Sohbet için bilgiye ihtiyaç duyarız
Bu yazıyı yazarken bir kafede oturuyorum. Sağ tarafımdaki masada ergen bir genç kız ile annesi oturuyor. Annesi ile ortak noktaları ise dedikodu… Sol tarafımdaki masada ise bir grup genç oturuyor. Sohbet malzemeleri ise kıyafet moda ve magazin… Biz yetişkinler ya da yetişkin adayları sohbet edebilmek için her koşulda paylaşabileceğimiz bilgiyi bulabiliriz ama bir çocuğun hayatına girmek istiyorsak yaşamla, doğa ile, çevreniz ile ilgili ilgi çekici bilgilere sahip olabilmeniz gerekir. Çünkü çocuğun ilgisini önce içinde bulunduğu dünya cezbeder.
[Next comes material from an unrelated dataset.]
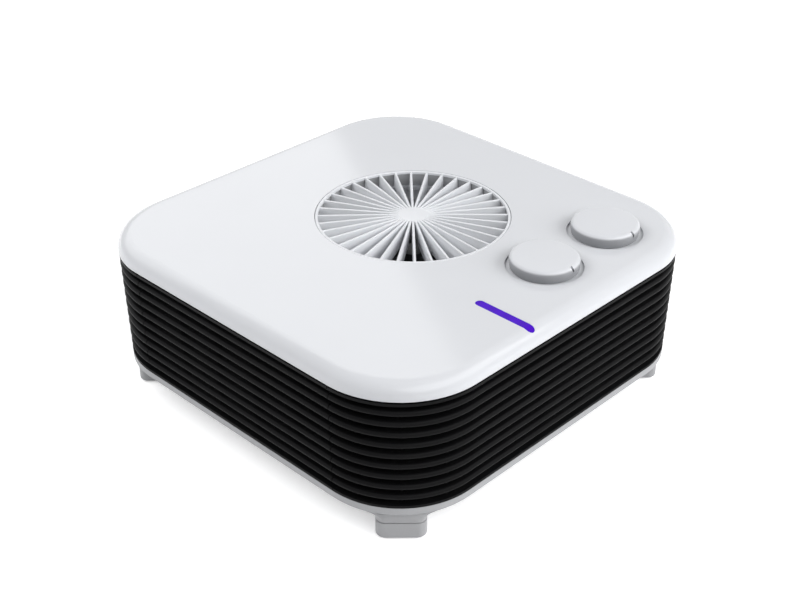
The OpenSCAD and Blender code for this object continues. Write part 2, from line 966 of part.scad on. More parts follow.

Bu merak insana, doğaya, yaşama aittir. Basit ve sadedir. Yalnız günümüzde çevremize, kendimize, doğaya ve bilgiye o kadar duyarsızlaşmaya başlıyoruz ki çocuklarla sohbet edebilmek için bile ortak bir paylaşım alanı oluşturamıyoruz.
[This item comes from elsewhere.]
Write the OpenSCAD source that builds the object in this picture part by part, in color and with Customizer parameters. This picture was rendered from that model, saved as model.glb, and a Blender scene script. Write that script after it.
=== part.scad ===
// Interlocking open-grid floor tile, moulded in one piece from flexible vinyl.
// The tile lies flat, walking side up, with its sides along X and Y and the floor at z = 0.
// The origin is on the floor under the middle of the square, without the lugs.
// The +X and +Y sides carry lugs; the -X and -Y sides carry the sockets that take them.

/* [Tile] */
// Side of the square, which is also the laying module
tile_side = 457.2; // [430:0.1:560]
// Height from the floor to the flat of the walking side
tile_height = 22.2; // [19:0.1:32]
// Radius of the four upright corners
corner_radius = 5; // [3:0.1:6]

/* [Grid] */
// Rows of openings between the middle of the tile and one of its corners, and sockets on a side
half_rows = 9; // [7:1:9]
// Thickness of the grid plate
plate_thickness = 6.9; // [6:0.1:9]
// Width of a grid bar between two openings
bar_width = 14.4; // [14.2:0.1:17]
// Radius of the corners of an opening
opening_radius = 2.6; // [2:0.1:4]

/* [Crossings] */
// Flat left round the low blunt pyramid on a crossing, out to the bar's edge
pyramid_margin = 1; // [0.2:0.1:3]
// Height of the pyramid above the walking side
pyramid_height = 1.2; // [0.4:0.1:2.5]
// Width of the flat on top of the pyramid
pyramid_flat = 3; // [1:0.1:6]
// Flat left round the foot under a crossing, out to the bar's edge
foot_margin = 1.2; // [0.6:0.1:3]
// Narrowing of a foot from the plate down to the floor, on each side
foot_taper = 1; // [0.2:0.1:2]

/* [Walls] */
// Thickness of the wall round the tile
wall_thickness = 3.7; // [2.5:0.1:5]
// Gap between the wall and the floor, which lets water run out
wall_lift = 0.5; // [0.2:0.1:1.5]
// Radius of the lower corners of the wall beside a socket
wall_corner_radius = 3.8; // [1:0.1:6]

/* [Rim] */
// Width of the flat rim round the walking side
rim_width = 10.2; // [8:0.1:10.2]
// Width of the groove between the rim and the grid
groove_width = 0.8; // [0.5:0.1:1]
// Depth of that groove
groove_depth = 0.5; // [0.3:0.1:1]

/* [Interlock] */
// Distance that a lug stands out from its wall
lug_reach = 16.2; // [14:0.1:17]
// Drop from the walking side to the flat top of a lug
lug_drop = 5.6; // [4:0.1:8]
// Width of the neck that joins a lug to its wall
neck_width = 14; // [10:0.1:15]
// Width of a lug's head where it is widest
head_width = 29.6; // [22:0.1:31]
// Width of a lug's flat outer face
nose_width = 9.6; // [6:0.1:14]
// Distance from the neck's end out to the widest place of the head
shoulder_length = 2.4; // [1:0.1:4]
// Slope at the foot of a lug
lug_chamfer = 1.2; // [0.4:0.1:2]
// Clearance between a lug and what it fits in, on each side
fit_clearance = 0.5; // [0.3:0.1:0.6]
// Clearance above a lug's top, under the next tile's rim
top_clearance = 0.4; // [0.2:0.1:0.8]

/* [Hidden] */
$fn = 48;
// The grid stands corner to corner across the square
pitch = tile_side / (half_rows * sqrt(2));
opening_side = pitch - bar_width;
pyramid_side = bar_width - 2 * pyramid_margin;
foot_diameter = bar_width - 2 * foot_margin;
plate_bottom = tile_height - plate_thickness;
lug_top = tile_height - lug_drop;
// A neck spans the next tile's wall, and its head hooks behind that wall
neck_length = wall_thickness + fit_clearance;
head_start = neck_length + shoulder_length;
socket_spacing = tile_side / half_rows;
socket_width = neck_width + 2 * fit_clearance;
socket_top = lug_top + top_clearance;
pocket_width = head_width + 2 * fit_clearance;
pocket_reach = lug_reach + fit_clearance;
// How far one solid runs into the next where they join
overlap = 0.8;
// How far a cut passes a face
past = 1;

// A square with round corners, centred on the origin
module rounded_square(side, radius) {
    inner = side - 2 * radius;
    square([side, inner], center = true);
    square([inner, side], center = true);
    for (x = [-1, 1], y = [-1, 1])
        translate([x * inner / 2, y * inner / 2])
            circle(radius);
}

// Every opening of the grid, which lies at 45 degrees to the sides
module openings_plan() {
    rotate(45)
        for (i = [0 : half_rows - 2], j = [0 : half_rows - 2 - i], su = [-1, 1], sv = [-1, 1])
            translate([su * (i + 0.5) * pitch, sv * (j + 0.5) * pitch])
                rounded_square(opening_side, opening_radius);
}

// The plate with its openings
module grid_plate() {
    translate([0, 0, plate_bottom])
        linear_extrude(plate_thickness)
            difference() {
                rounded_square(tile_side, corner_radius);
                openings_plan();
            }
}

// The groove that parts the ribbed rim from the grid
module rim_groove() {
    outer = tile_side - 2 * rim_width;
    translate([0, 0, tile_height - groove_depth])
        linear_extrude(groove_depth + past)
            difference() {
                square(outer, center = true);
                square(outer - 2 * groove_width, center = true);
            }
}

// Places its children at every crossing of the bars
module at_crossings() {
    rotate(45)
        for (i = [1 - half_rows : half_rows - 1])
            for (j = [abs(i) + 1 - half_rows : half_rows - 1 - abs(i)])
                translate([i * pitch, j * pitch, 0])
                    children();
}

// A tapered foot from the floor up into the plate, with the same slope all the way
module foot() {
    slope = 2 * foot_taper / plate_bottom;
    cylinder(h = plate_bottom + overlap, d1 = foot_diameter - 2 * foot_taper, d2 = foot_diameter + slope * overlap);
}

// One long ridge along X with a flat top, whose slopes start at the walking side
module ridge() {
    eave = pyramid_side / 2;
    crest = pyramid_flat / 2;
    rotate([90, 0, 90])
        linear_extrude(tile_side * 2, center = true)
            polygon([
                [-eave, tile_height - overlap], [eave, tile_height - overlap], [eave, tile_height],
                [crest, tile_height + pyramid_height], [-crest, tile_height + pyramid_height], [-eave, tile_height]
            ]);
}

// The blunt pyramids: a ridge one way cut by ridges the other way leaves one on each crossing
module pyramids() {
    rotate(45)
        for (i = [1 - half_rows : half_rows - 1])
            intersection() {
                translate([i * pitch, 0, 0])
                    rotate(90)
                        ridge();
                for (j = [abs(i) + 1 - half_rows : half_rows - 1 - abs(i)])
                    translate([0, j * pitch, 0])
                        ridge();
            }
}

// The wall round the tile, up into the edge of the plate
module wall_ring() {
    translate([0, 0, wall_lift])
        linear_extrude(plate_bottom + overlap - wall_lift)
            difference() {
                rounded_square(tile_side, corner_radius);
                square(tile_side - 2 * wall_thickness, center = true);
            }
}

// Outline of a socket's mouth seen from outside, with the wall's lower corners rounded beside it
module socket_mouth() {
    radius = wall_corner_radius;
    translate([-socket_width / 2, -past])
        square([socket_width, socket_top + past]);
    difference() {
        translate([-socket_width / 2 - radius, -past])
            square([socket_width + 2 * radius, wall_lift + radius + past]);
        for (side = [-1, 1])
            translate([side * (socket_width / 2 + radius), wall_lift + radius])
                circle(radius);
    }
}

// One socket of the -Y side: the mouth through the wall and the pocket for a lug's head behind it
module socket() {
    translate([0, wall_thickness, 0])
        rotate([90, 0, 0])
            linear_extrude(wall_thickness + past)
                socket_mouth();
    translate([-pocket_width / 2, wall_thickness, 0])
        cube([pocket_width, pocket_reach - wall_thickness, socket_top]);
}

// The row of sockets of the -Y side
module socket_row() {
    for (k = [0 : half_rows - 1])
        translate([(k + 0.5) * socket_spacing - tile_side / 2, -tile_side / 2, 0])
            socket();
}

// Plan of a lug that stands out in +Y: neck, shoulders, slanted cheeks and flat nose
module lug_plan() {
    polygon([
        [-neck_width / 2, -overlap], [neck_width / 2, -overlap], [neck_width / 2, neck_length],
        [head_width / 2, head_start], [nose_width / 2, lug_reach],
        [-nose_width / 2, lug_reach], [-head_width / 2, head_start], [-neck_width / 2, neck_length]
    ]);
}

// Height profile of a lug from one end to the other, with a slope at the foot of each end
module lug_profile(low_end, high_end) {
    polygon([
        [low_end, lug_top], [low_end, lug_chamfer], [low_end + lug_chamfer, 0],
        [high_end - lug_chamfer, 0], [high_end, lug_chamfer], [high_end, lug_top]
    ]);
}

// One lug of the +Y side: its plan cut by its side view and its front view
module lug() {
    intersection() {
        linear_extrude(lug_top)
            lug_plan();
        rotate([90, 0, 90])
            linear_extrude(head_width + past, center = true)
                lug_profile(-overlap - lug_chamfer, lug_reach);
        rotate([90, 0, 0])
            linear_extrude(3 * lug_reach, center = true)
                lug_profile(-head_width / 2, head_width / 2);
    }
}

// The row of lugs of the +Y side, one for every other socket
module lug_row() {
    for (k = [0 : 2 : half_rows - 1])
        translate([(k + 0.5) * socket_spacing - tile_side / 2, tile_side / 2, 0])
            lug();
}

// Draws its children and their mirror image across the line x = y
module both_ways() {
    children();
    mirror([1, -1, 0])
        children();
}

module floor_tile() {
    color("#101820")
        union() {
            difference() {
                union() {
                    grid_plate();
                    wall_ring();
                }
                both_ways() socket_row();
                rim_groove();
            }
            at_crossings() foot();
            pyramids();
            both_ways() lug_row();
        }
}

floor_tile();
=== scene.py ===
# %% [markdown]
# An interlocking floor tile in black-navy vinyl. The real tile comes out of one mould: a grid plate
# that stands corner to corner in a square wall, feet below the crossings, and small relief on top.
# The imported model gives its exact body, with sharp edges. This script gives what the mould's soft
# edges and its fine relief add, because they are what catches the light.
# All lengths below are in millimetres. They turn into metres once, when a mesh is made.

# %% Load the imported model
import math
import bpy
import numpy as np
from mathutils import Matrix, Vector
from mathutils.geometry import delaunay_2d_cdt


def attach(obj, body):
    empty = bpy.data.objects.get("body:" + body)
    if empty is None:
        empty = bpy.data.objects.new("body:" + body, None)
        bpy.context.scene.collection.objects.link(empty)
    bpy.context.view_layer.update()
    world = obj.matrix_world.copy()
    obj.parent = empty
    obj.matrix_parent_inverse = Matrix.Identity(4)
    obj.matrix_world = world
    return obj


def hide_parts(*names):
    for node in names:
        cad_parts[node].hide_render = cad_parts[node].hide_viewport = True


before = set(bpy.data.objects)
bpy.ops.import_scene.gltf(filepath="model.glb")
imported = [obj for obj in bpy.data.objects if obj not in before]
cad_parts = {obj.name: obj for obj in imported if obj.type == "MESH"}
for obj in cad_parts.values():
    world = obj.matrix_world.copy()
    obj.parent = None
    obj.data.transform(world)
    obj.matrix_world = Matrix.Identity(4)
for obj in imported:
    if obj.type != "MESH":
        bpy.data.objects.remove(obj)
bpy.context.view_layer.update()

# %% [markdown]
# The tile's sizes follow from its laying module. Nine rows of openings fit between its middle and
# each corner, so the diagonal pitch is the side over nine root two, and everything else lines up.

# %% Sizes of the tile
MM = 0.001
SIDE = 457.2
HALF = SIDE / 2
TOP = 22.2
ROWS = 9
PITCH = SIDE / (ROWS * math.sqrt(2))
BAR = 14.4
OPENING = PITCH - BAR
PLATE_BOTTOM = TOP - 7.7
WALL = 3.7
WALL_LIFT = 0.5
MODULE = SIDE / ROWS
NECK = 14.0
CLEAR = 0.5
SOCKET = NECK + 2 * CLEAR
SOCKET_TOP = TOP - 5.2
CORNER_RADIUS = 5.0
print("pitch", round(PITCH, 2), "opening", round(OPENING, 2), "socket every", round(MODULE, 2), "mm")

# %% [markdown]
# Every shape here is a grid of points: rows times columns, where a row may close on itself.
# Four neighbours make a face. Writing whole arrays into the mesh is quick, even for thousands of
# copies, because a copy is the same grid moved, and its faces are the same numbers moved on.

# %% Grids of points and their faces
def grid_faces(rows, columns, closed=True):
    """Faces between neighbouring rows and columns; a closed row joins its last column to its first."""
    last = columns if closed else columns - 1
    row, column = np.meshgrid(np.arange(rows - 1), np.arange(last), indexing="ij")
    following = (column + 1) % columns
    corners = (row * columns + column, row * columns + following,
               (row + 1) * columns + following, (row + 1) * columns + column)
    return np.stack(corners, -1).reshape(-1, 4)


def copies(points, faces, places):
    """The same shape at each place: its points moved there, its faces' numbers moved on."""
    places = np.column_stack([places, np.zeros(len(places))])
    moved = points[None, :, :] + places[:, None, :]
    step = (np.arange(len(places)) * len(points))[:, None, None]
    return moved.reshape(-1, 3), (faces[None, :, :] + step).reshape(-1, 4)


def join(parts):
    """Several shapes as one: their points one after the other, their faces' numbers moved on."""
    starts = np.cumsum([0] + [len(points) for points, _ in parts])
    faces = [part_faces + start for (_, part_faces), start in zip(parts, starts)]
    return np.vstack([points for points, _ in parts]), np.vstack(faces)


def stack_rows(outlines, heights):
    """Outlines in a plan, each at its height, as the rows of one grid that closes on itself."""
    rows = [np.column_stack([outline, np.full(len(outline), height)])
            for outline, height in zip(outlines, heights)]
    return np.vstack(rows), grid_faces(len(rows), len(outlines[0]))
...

Ritim dünyaya geldiğimiz andan itibaren bizi sakinleştirir ve yoğun dikkati her daim üzerine çeker. Bu nedenle bir çocukla iletişime geçmek istediğiniz ve sohbet açabilmek için şarkılardan, ritimden yararlanabilirsiniz. Bir çocukla iletişimdeyken ses tonunuz bile ritmik olabilir. Bu durum çocuğunuzun dikkati çok daha yoğunlaştırırken aynı zamanda sağlıklı bir sohbet alanı sağlar.
Çocuğunuzla iletişim fırsatını oluştururken yaşamınızdaki her durumu hikâyeye çevirebilirsiniz. Eskiye dair bazı fotoğraflar hala zihnimizdedir. Evin büyüğü, dedesi kendi hayatından ya da bildiği en güzel hikayeleri etrafında toplanan çocuklara anlatır. O fotoğrafta çocukların heyecanla anlatıcıyı dinlediğini görürsünüz. Sohbet edebilmek için hikayeler en değerli çıkış noktamızdır. Basit bir olayı ya da geçmişten bir hikâyeyi çocuklarla paylaşarak güzel bir sohbet ortamı yaratabiliriz. Konuyu açar ve çocuğun konu ile ilgili söylemek istediklerini dinleyebilir, birlikte hikâyenin yönünü değiştirebilir hatta etrafınızda olan nesnelerden birlikte yepyeni bir hikâye yazabilirsiniz.
Sohbet etmek, yaşamımızda olan kişi ile birlikte “anı paylaşabilmemiz” için iyi fırsatlardır. Kendi sesimize bile ağırlaştığımız bu zamanda çocukların bizlere duyurmaya çalıştığı sesleri fark edebilmek, duyabilmek, anlayabilmek daha fazla çaba sarf etmemiz gerekiyor.